[3D code data]
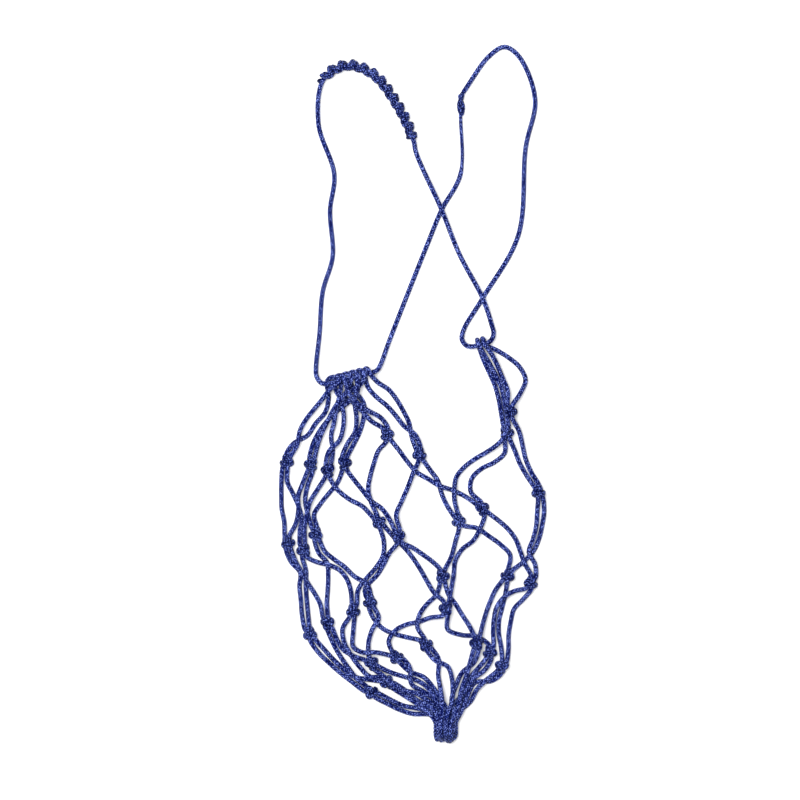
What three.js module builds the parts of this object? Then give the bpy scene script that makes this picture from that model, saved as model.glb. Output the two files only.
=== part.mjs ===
import * as THREE from 'three';

// A knotted cord net that lies flat on the floor: eight cords folded over a drawstring,
// four rounds of knots, and sixteen ends run together at the bottom tip.
// Millimetres, +Z up, mouth towards +Y. The origin is on the floor under the middle of the net and its grip.

// Cord and knots
const cordDiameter = 4.5;
const cordRadius = cordDiameter / 2;
const gap = 0.3;
const pitch = cordDiameter + gap;
const knotWall = 2.15;
const knotRadius = cordRadius + knotWall;
const knotLength = 10;
const knotLead = 1.5;
const cordSides = 8;
const flatShare = Math.cos(Math.PI / cordSides);
const cordStep = 13;
const stringStep = 15;

// How the cords settle on the floor: shares that a point moves per round, early and late
const settleRounds = 400;
const lateShare = 0.75;
const smoothing = { early: 0.15, late: 0.02 };
const homePull = { early: 0.08, late: 0.01 };
const weightDrop = 0.12;
const pushShare = 0.7;
const leastWeight = 0.2;
const nearEnough = 32;
const pairRounds = 20;

// Mouth: the drawstring runs through the folds on one straight line, which is the hinge line
const mouthX = -60;
const mouthY = 13.8;
const mouthTurn = THREE.MathUtils.degToRad(14.4);
const foldSlack = 0.45;
const foldRadius = pitch + foldSlack;
const mouthHeight = cordRadius + foldRadius;
const leftMargins = [-20, 23.5];
const rightMargins = [122.5, 134.8];

// Bottom tip: the sixteen ends lie in four layers
const tipX = 32;
const tipY = -321;
const tipLength = 8;
const layerRise = pitch * Math.sqrt(3) / 2;
const tipStretch = 8;
const tipBevel = 3;
const tipBulge = 1;
const tipShoulder = 1.5;

// Grip and joint knot on the drawstring
const gripDiameter = 10.5;
const gripHole = cordDiameter + 3 * gap;
const jointKnot = { x: 47, y: 275.3, length: 17, radius: 3.5, endRadius: 2.6, turn: -4 };

// The middle of the net and its grip, which the origin lies under
const middleX = 0.6;
const middleY = -8.3;

const blue = new THREE.Color(0x1f3f9e);

// Knots: [x, y, heading], heading in degrees from straight down (-Y) towards +X
const knots = {
  mouth_1: [93, -18, 0],
  mouth_2: [7, -58, 12],
  mouth_3: [-64, -67, 0],
  mouth_4: [-96, -68, -8],
  mouth_5: [-119, -65, -15],
  mouth_6: [-80, -74, -4],
  mouth_7: [-24, -39, 15],
  mouth_8: [90, -38, 6],
  upper_12: [44, -121, 25],
  upper_23: [-13, -136, 10],
  upper_34: [-91.5, -134, 12],
  upper_45: [-118, -142, 5],
  upper_56: [-103, -150, 10],
  upper_67: [-32, -122, 33],
  upper_78: [67, -110, 35],
  upper_81: [120, -94, 18],
  middle_1: [91, -173, -25],
  middle_2: [29, -174, 0],
  middle_3: [-40, -198, 15],
  middle_4: [-80, -219, 20],
  middle_5: [-97, -229, 25],
  middle_6: [-56, -207, -10],
  middle_7: [32, -205, -5],
  middle_8: [113, -180, -20],
  lower_12: [61, -238, -5],
  lower_23: [13, -239, 35],
  lower_34: [-38, -257, 45],
  lower_45: [-39, -284, 60],
  lower_56: [-23, -275, 60],
  lower_67: [-15, -251, 55],
  lower_78: [74, -246, -10],
  lower_81: [85, -260, -25],
};

// Places of the sixteen ends in the tip: [column, layer], columns counted from the middle
const slots = {
  '5-': [-1.5, 0], '4-': [-0.5, 0], '8-': [0.5, 0], '1-': [1.5, 0],
  '5+': [-2, 1], '4+': [-1, 1], '7-': [0, 1], '7+': [1, 1], '8+': [2, 1],
  '6-': [-1.5, 2], '3+': [-0.5, 2], '6+': [0.5, 2], '1+': [1.5, 2],
  '2+': [-1, 3], '3-': [0, 3], '2-': [1, 3],
};

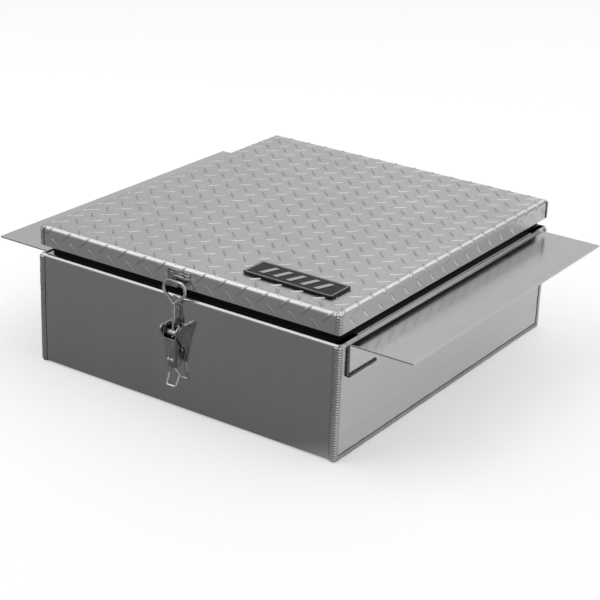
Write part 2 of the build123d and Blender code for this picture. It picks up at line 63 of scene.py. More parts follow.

#### Exercise requirements
Write the data back out verbatim.

#### Written solution
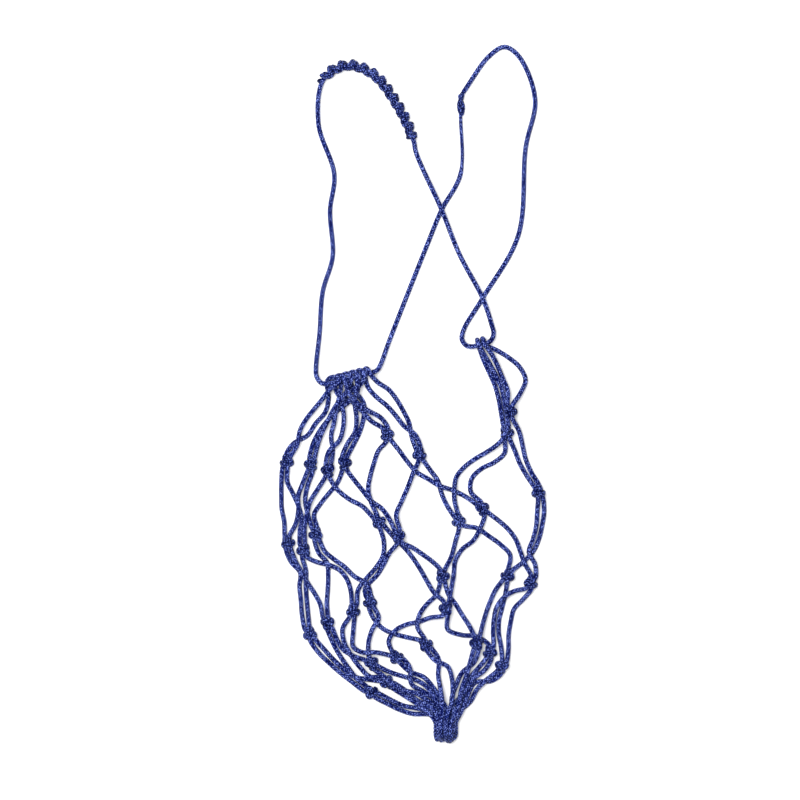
What three.js module builds the parts of this object? Then give the bpy scene script that makes this picture from that model, saved as model.glb. Output the two files only.
=== part.mjs ===
import * as THREE from 'three';

// A knotted cord net that lies flat on the floor: eight cords folded over a drawstring,
// four rounds of knots, and sixteen ends run together at the bottom tip.
// Millimetres, +Z up, mouth towards +Y. The origin is on the floor under the middle of the net and its grip.

// Cord and knots
const cordDiameter = 4.5;
const cordRadius = cordDiameter / 2;
const gap = 0.3;
const pitch = cordDiameter + gap;
const knotWall = 2.15;
const knotRadius = cordRadius + knotWall;
const knotLength = 10;
const knotLead = 1.5;
const cordSides = 8;
const flatShare = Math.cos(Math.PI / cordSides);
const cordStep = 13;
const stringStep = 15;

// How the cords settle on the floor: shares that a point moves per round, early and late
const settleRounds = 400;
const lateShare = 0.75;
const smoothing = { early: 0.15, late: 0.02 };
const homePull = { early: 0.08, late: 0.01 };
const weightDrop = 0.12;
const pushShare = 0.7;
const leastWeight = 0.2;
const nearEnough = 32;
const pairRounds = 20;

// Mouth: the drawstring runs through the folds on one straight line, which is the hinge line
const mouthX = -60;
const mouthY = 13.8;
const mouthTurn = THREE.MathUtils.degToRad(14.4);
const foldSlack = 0.45;
const foldRadius = pitch + foldSlack;
const mouthHeight = cordRadius + foldRadius;
const leftMargins = [-20, 23.5];
const rightMargins = [122.5, 134.8];

// Bottom tip: the sixteen ends lie in four layers
const tipX = 32;
const tipY = -321;
const tipLength = 8;
const layerRise = pitch * Math.sqrt(3) / 2;
const tipStretch = 8;
const tipBevel = 3;
const tipBulge = 1;
const tipShoulder = 1.5;

// Grip and joint knot on the drawstring
const gripDiameter = 10.5;
const gripHole = cordDiameter + 3 * gap;
const jointKnot = { x: 47, y: 275.3, length: 17, radius: 3.5, endRadius: 2.6, turn: -4 };

// The middle of the net and its grip, which the origin lies under
const middleX = 0.6;
const middleY = -8.3;

const blue = new THREE.Color(0x1f3f9e);

// Knots: [x, y, heading], heading in degrees from straight down (-Y) towards +X
const knots = {
  mouth_1: [93, -18, 0],
  mouth_2: [7, -58, 12],
  mouth_3: [-64, -67, 0],
  mouth_4: [-96, -68, -8],
  mouth_5: [-119, -65, -15],
  mouth_6: [-80, -74, -4],
  mouth_7: [-24, -39, 15],
  mouth_8: [90, -38, 6],
  upper_12: [44, -121, 25],
  upper_23: [-13, -136, 10],
  upper_34: [-91.5, -134, 12],
  upper_45: [-118, -142, 5],
  upper_56: [-103, -150, 10],
  upper_67: [-32, -122, 33],
  upper_78: [67, -110, 35],
  upper_81: [120, -94, 18],
  middle_1: [91, -173, -25],
  middle_2: [29, -174, 0],
  middle_3: [-40, -198, 15],
  middle_4: [-80, -219, 20],
  middle_5: [-97, -229, 25],
  middle_6: [-56, -207, -10],
  middle_7: [32, -205, -5],
  middle_8: [113, -180, -20],
  lower_12: [61, -238, -5],
  lower_23: [13, -239, 35],
  lower_34: [-38, -257, 45],
  lower_45: [-39, -284, 60],
  lower_56: [-23, -275, 60],
  lower_67: [-15, -251, 55],
  lower_78: [74, -246, -10],
  lower_81: [85, -260, -25],
};

// Places of the sixteen ends in the tip: [column, layer], columns counted from the middle
const slots = {
  '5-': [-1.5, 0], '4-': [-0.5, 0], '8-': [0.5, 0], '1-': [1.5, 0],
  '5+': [-2, 1], '4+': [-1, 1], '7-': [0, 1], '7+': [1, 1], '8+': [2, 1],
  '6-': [-1.5, 2], '3+': [-0.5, 2], '6+': [0.5, 2], '1+': [1.5, 2],
  '2+': [-1, 3], '3-': [0, 3], '2-': [1, 3],
};

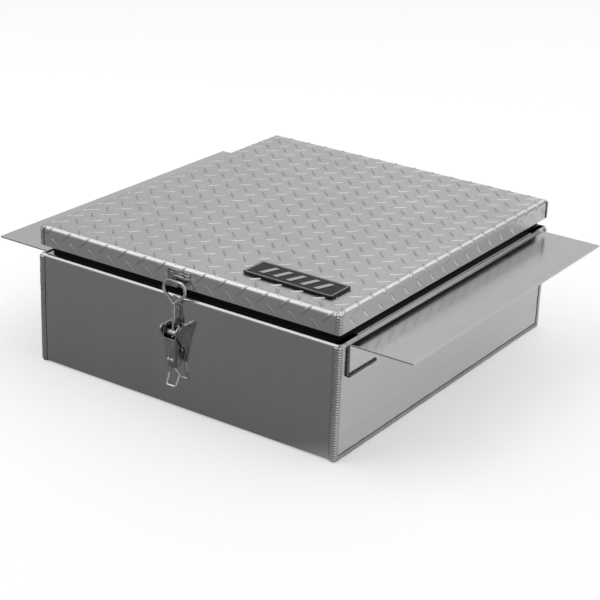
Write part 2 of the build123d and Blender code for this picture. It picks up at line 63 of scene.py. More parts follow.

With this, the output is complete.